In quella casa regna umiltà. Quanta lezione di umiltà per voi superbi! Maria avrebbe avuto, umanamente, mille e mille ragioni di insuperbirsi e di farsi adorare dal coniuge. Tante fra le donne lo fanno soltanto per essere un poco più colte, o di natale più nobile, o di borsa più ricca del marito. Maria è Sposa e Madre di Dio, eppure serve — non si fa servire — il coniuge, ed è tutta amore per lui. Giuseppe è il capo di casa, giudicato da Dio tanto degno d’esser un capo famiglia, da ricevere da Dio in custodia il Verbo incarnato e la Sposa dell’eterno Spirito. Eppure è sollecito ad alleviare a Maria fatiche e lavori, e le più umili occupazioni di una casa le fa lui perché Maria non si affatichi, non solo, ma come può, per quanto può, la ricrea e si industria a farle comoda la casa e lieto di fiori l’orticello.

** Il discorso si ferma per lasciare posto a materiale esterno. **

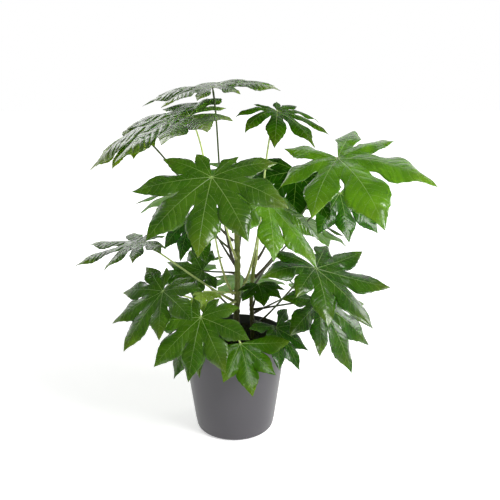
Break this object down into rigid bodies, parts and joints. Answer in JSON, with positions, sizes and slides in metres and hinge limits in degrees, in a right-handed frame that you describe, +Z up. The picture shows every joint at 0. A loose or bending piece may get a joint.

In quella casa è rispettato l’ordine. Soprannaturale, morale, materiale. Dio è il Capo supremo e a Lui viene dato culto e amore: ordine soprannaturale. Giuseppe è il capo della famiglia e a lui viene dato affetto, rispetto e ubbidienza: ordine morale. La casa è un dono di Dio come le vesti e le suppellettili. In tutte le cose è la Provvidenza di Dio che si mostra, di quel Dio che provvede il vello alle pecore, la piuma agli uccelli, l’erba ai prati, il fieno agli animali, i granelli e le fronde ai volatili, e tesse la veste al giglio della convalle. La casa, le vesti, le suppellettili vanno accolte con gratitudine, benedicendo la mano divina che le fornisce e trattandole con rispetto come dono del Signore, senza guardarle con malumore perché povere, senza strapazzarle abusando della Provvidenza: ordine materiale.

Non hai compreso le parole scambiate nel dialetto di Nazaret, né le parole della preghiera. Ma le cose viste hanno dato una grande lezione. Meditatela, o voi tutti che ora tanto soffrite per aver mancato in tante cose verso Dio, e fra queste anche in quelle in cui non mancarono mai i santi Sposi che mi furono Madre e padre.
E tu bèati nel ricordo del piccolo Gesù, sorridi pensando ai suoi passetti di infante. Fra poco lo vedrai camminare sotto una croce. E sarà visione di pianto».